Yeah, well I mean you say we are negative. In fact we are positive in our comments. I think what you're referring to is we are maybe not as positive as you'd like. And to your point, I mean we can't guarantee, so what's going to happen with the gold, but to your point about I mean feeling, when we say possible recovery, I mean what we're saying is it's a possible recovery in the second half of our year, because the thing is that we can't assure that we're going to see. But I agree with you that in terms of a recovery it will come because to the point I made about the mineral reserves have decreased though. And in fact the mineral reserves of the top gold mining companies are lower than you have to go back to 2006 before to see the same level of reserve. So there is -- those reserves are coming down. And the only way to fix that is through more explorations. So you told me right that we will see a recovery, it's just the timing of it. And to your point about six to nine months, the thing is that when financings are done, it takes time for that money. It's not like the money, basically there is regulatory issues and then mining companies need to get organized in terms of the logistics, in terms of for example Rio got their money and it took the whole winter to get the camp organized. Because you need to get set up the camp to accommodate the people that are going to come in to do the work. So you can't turn on all these rigs and not have the camp. So there is all of these – that's what accounts for those delays. It's not a not a matter of they can turn on a dime. So in terms of the six to nine months, that's basically what we typically see. We typically see a delay in terms of -- we typically see a delay in terms of how quick mining companies can get organized. And so those are the things that we’re seeing. But we are certainly positive. I mean we are seeing positive signs in the industry and I mean, you are obviously very bullish, and I understand with your views in terms of the gold price and everything. The thing is that mining companies are still cautious in their spending on exploration, just because they need to see stability before they open, they start spending a whole lot more. And that’s the timing aspect I’m talking about. It’s more a timing aspect of that recovery. There will need to be more exploration on – there will be, there will be – we’ll need to have more exploration to fix it.

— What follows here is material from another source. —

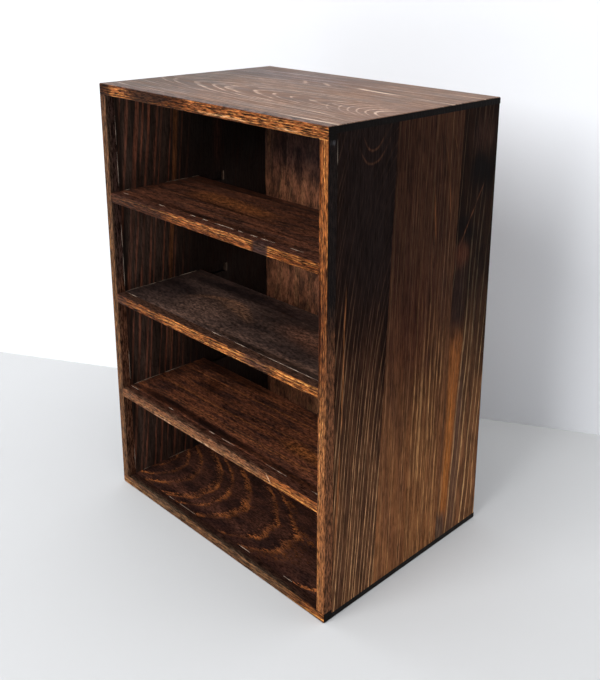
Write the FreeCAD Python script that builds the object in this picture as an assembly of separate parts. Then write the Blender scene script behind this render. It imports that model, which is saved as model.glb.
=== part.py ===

Okay, sir I want to make other two more points. I thank you for your answer. But one or two more -- first of all, let me praise you and your team because you’re continuing in the tradition of Mr. McGuire and I think you are doing an excellent job. I want to make that point clear. My point is, my question is why are you holding back so much in the positives that are coming? And that was the point. As far as reserves sir, I would focus on something else. For the last 16 years, the gold production in the world has been rising and last year it more or less stayed even. Now it’s starting to decline and it must decline in the next five years, may be 20% or 30% because the time to get a major project going, as you know, is at least five years to get a major project going, like if Barrick wants to resume Pascua Lama, it will take them five years till they get production out of it. So there is no way major production could come up in the next three-four years. So it’s not only the reserves are down 15%, it’s the actual production of gold worldwide will be down 20% or 30% in the next few years. And this anticipation makes your industry sitting in the [indiscernible] seat right now. As far as pricing yes, shoe is now going to come on the other foot. You have to give reductions to keep their contracts. I think in the future and not too far in the future, the companies will have to start pay you a premium if they want to get priority of your rigs. They want you more than you want them, because they know what’s coming, where the gold price is going. So I just wanted to make these points. So that people listening could understand what I know because I’ve been in the gold business for over 60 years. I’m a young and I'm only 76. I have another 50 or 75years to live, but for 60 years I have been following the gold price, since it saved the friend of my family when he had gold to get him out of Europe, when he couldn’t get out any other way. So I know the importance of gold. But this is what is coming and I want your audience to hear my point of view, because it’s going to be balancing a very tepid recovery that you’re talking about with my comments. Now we don’t know where it’s going afterwards. We don’t know. We’re not talking about the future, but where you’re sitting now you haven’t really reflected the positives that I think are there. You mentioned them, but in a very moderate, measured terms, that I think were not required.
Thank you. The following question…
I just, again I just wanted to reiterate that it’s a question of timing and not a view that the – not a view that the recovery is not coming. So it’s just -- these things take time and when we came out of it in 2000, this is a mining cycle -- when we came out of it 2000 the -- in 2003 that the situation was the same in terms of the shortages and it took two years to get back to a peak. So these things are gradual, but there is no question that there are shortages in terms of reserves out there and then it will come.
Thank you. The following question is from Larry Callahan of Wheelhouse Securities. Please go ahead.
Yes, I may have missed this earlier. But did you discuss opportunities for consolidation in drilling industry? Thanks.
Well, in terms of consolidation there is a lot of players out there and a lot of small players. Our competition typically are smaller players in all the regions where we operate typically our competition is -- you'd have maybe one of the big players and then a whole bunch of smaller players. So consolidation has never been an avenue, we never felt that you can consolidate this because just the top five barely make 30% of the industry, and then after that you have the whole bunch of smaller players. But in terms of just acquisitions we certainly remain on the look, and in terms of looking at different things, there are -- we are also looking at growing our other services. So we always remain open to look at acquisition.
Thank you. There are no further questions registered at this time. I would like to turn the meeting back over to Mr. Larocque.
Thank you and we certainly feel positive again and as we mentioned for the second half and also in terms of just the outlook of the sector as a whole. Thanks for listening.
Thank you. The conference has now ended. Please disconnect your lines at this time. We thank you for your participation.